Another moose was spotted just on the outskirts of Tagish and once we reached Carcross we turned north for a quick look at a frozen Emerald Lake, not so emerald on this occasion!

 

Then back to Carcross and a walk around a bit of the desert before completing the drive to Fraser and back. Lots of snow at higher elevations and frozen lakes. We spotted a couple of black bears along Tutshi lake, one of which was a little too friendly and appeared to be thinking of hitching a ride when we drove past it. The usual crop of Mountain goats was on the side of Mt Racine near the Yukon border sign.

 

At Carcross, we turned back onto the Tagish Road and spotted a grizzly bear a couple of miles outside of Tagish and the other usual crop of Mountain Goats on White Mountain along the Atlin road by Little Atlin Lake, which is actually prettybig!

 

A few more Caribou at the BC border and we arrived at Atlin around 3pm to be greeted by large flock of snow geese grazing outside our accommodation.

 

Things close early in Atlin (4pm) so we took a quick stroll then headed to the Mountain Shack for an early dinner. It was very good, simple but good, and satisfied we did a bit more exploring including a drive down towards the warm springs and Grotto before spending the evening with a beer watching the view across the lake.

 

Km driven: 716 km (448 miles)

Day 6 – Atlin to Haines Junction

We were up early again, woken by a power cut that fortunately was resolved quickly as it meant no light, no water no etc. We decided to get going and I made sure everybody else in Atlin was awake early when I set the alarm off on Scratch by mistake at 4am! As was a hummingbird on the hotel feeders.

 

We left at 5.00am and immediately noticed the TPMS was showing an issue with the rear right tire! It was not flat but had lost about 10psi overnight and it was not that cold. So, we called at the local gas station/garage services, but the pressure hose was not switched on and they did not open till 7am.

 

I did not think it was a puncture, but I had noticed that tire value had no dust cap and guessed the valve was full of dirt.So, we decided to risk it and pump it up when we got a chance…which was not to be at the other gas location just outside town or Jake’s Corner back at the Tagish Road turn. 

 

On route we had spotted a couple of foxes, three moose and rabbit but not the Grizzly sow and cubs we had heard the locals mention. And between Tagish and Carcross, where I knew there was an air hose, we saw a caribou and a coyote.

 

The tire had hardly lost any more pressure so I cleaned out the valve (no caps in the gas station shop) and pumped it up, hoping that was the end of it. We then headed north towards Whitehorse and then west on the Alcan towards Haines junction. 

 

On the way the spots were another fox and the wild horses.

 

We arrived at Haines Junction very early but were allowed to check into the Ravens Rest and then went to the Village Bakery to spend our $20 voucher (in lieu of breakfast at the hotel) on provisions.

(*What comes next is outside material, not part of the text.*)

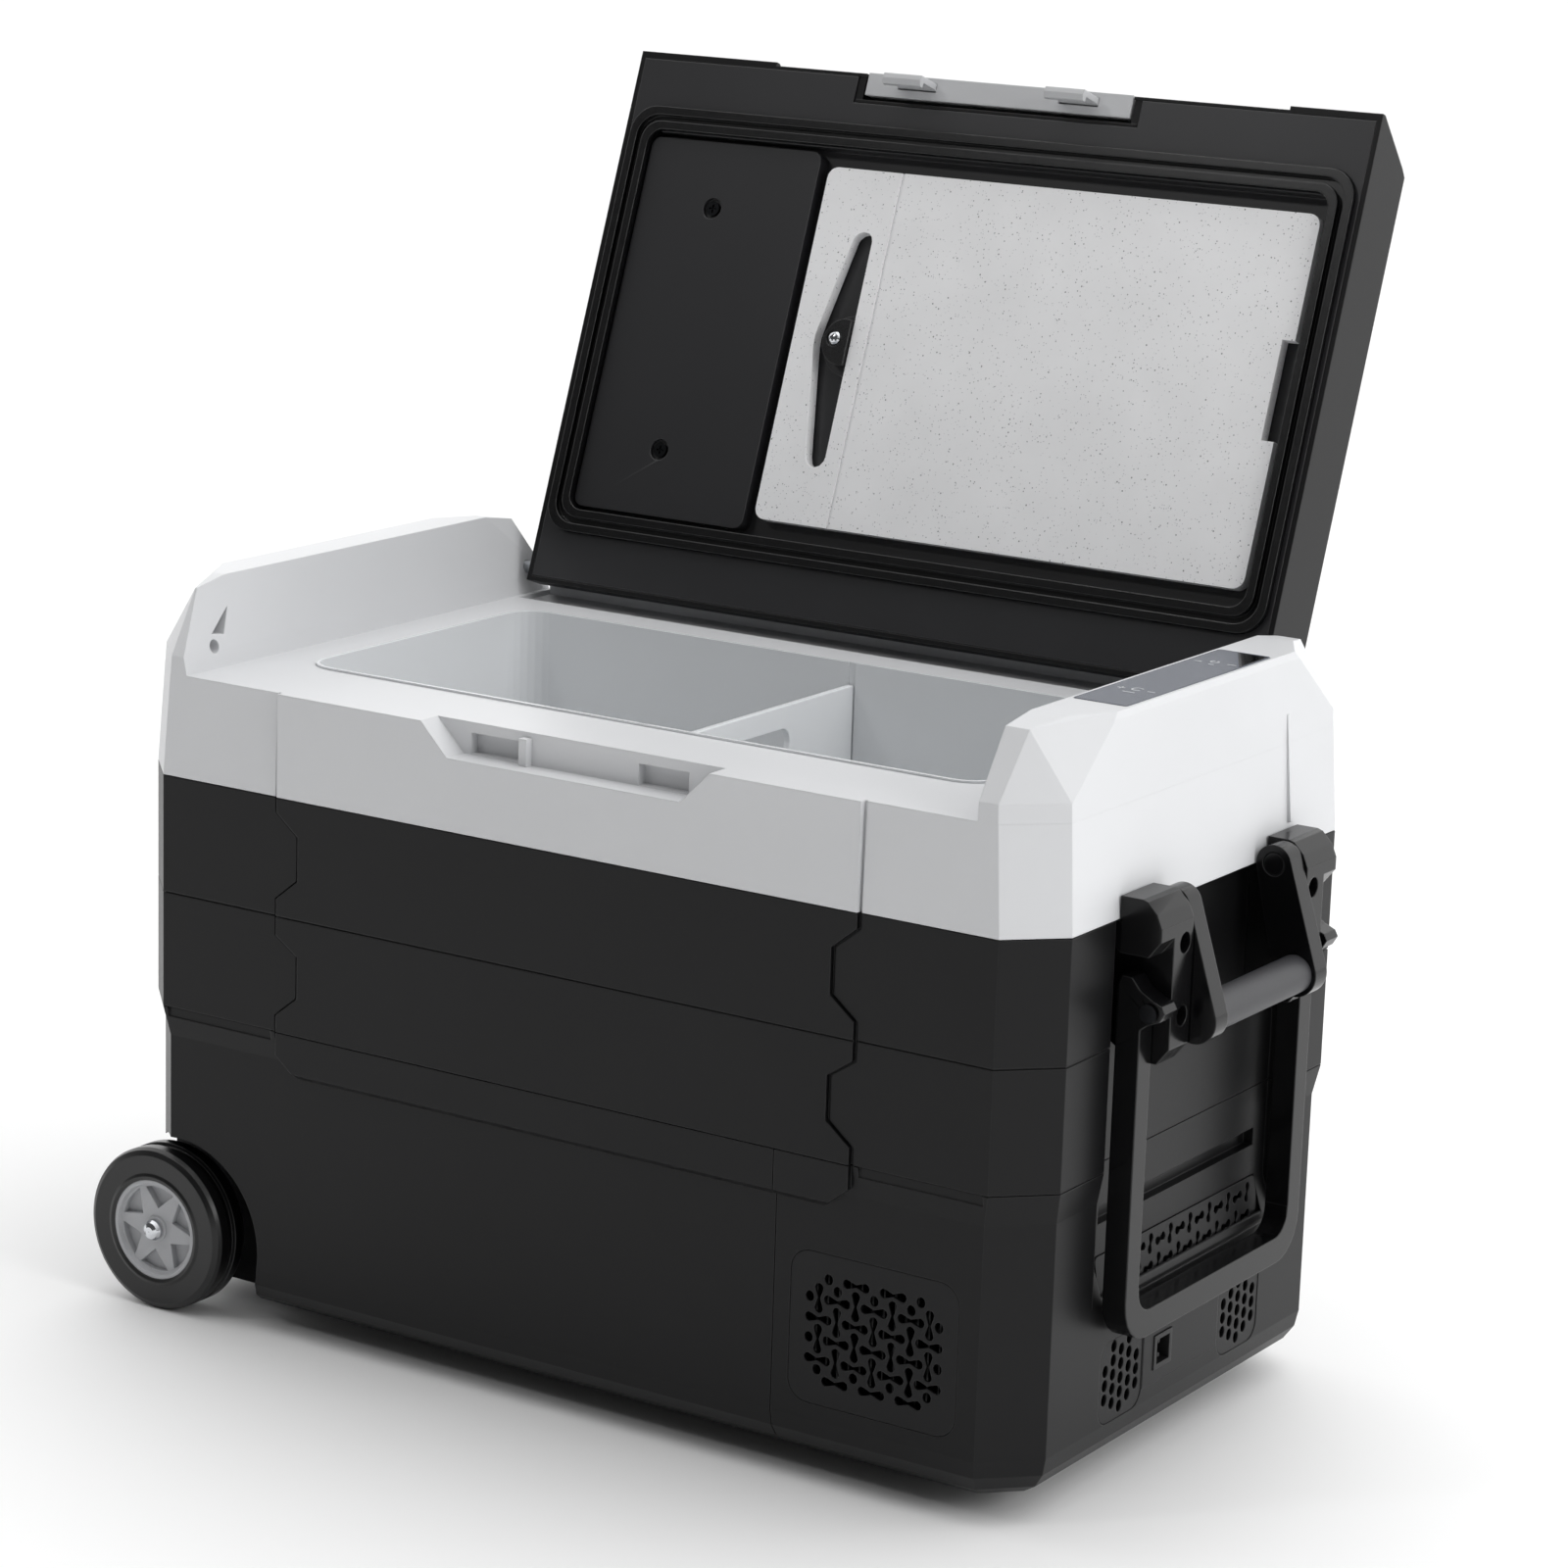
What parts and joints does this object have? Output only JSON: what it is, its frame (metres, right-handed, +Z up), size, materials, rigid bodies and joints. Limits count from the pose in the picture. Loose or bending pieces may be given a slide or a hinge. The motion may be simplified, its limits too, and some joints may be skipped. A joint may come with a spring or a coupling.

It was very good and would become a regular stop in the next two days!

 

Then we set off north on the Alcan to Kluane Lake and Destruction Bay. The Thechal Dhal Visitors Center was not open yet for the season, and there were no Dhal sheep in view on Sheep Mountain.

We turned round at Destruction Bay and returned the way we had come, stopping to investigate the beach for bears and other tracks and spotted a grizzly bear high up on the slopes of Mt Wallace and a moose on the way back.

 

We decided to have dinner at Mile 1016 Pub, (guess why it’scalled that?), and enjoyed a couple of burgers with Canada’s national dish, a salad and some very nice local beer. We also had a chat with a local, which started ok but took a bit of a bizarre turn when they brought up their opinions on Covid and Canada’s response!